Vous avez aidé beaucoup d’artistes en leur prêtant votre voix, à travers des duos, à l’image du jeune Djafar…

En ce qui concerne Djafar Ali Mamar, je dirai que ce jeune est un artiste né. C’était moi et Bouzid Ouhamou qui l’avons incité à chanter, et depuis, il est devenu ce qu’il est aujourd’hui. C’est un jeune qui a beaucoup de talent et c’est pour cette raison que je l’aide comme je peux. J’ai décelé en lui un artiste plein de talent et le temps m’a donné raison. J’ai fait beaucoup de duos, même des chansons complètes pour certains artistes, mais sans être citée. Je travaille pour la chanson, pas pour un nom !

Sinon, quand sortira votre nouvel album ?

J’ai un travail inédit, mais je n’arrive pas à choisir les chansons à mettre sur l’album. Les projets ne manquent pas, mais le choix à porter sur une partie de ce travail me rend incapable de décider. Une autre chose qui me bloque, celle liée à la perfection, je ne veux pas être déçue par un quelconque travail alors que mes deux premiers albums ont été de grandes réussites. Pour résumer, je ne veux pas faire du non-stop et risquer de perdre ainsi mon public.

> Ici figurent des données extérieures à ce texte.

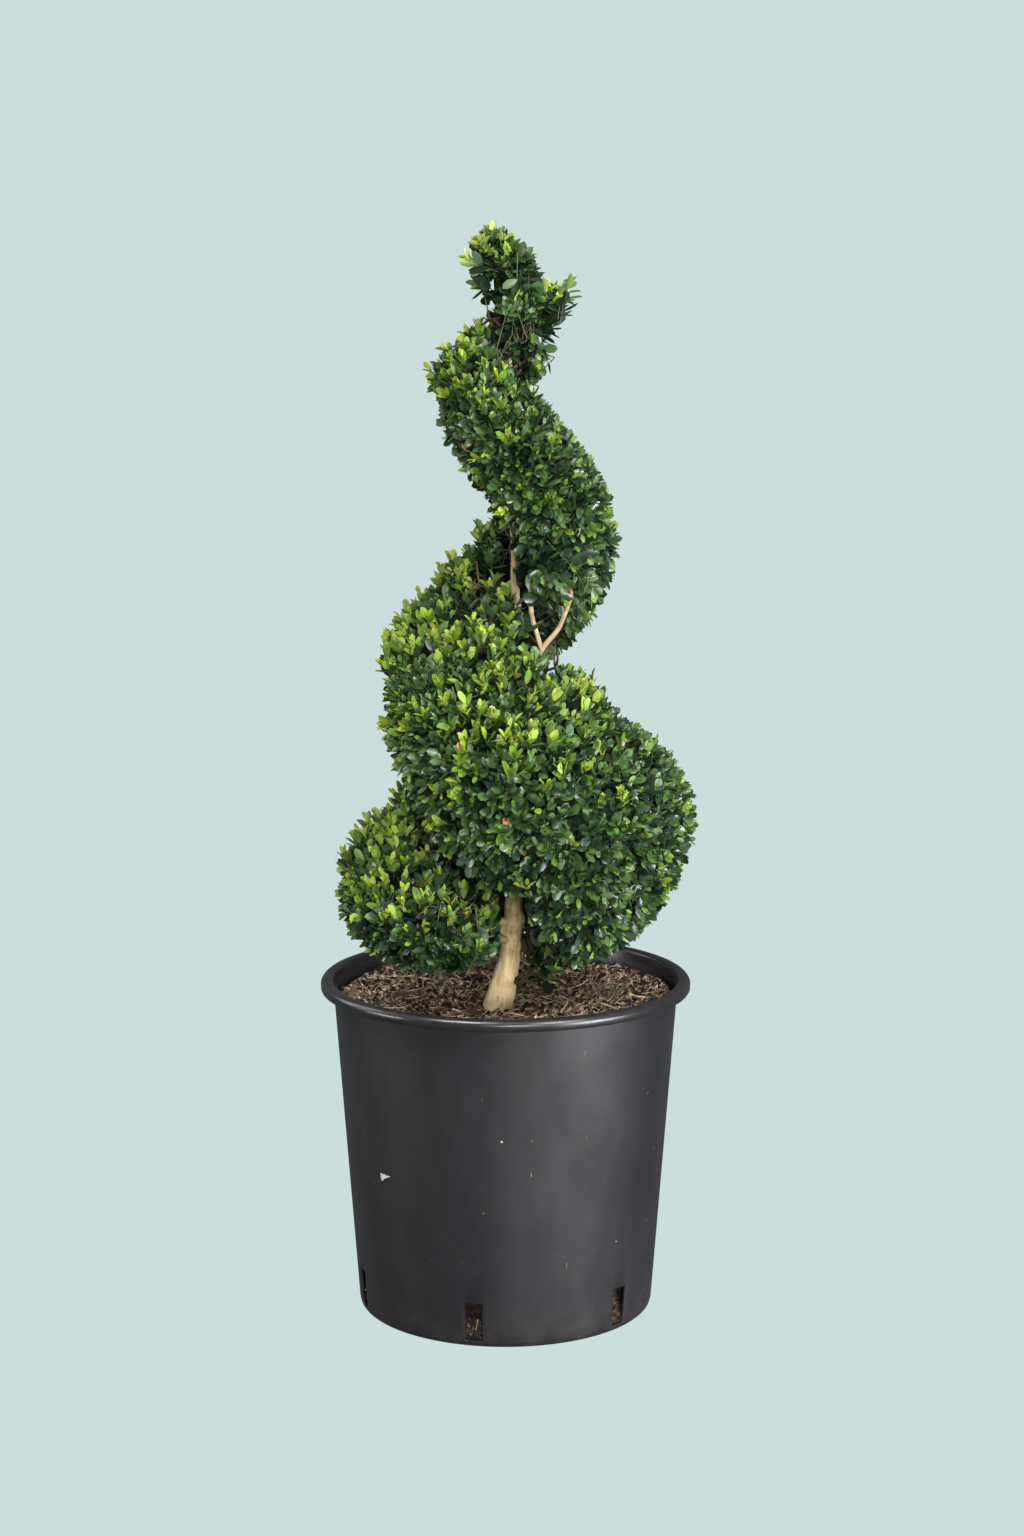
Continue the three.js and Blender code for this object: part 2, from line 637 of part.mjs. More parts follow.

Pourtant, vos deux albums vous ont propulsée au devant du grand public, pourquoi ne pas continuer sur cette lancée.

C’est tout le problème qui se pose. Je ne sais quoi donner au public. Je suis entre le marteau et l’enclume. Je ferai, sinon, un douze titres, afin d’assouvir la soif de tout un chacun.

Puisque vous évoquez le spécial fête, quel est votre regard sur cette musique qui a envahi la chanson kabyle ?

Il faut d’abord souligner que le spécial fête est une chanson commerciale. C’est un style qui n’a rien d’artistique.

Comment voyez-vous la situation de l’artiste dans notre pays ?

(Rire)… Comme tout le monde le sait notre situation est exécrable.

Vous êtes entourée de votre famille, un mot sur cet aspect ?

C’est une fierté pour moi d’être entourée de membres de ma famille. Ils m’aiment et moi autant. Ils m’ont beaucoup aidée dans mon travail. Au début, ils étaient hésitants, car, le monde de l’art est difficile, surtout pour une femme de surcroît non-voyante, mais ils ont fini par céder et m’encourager.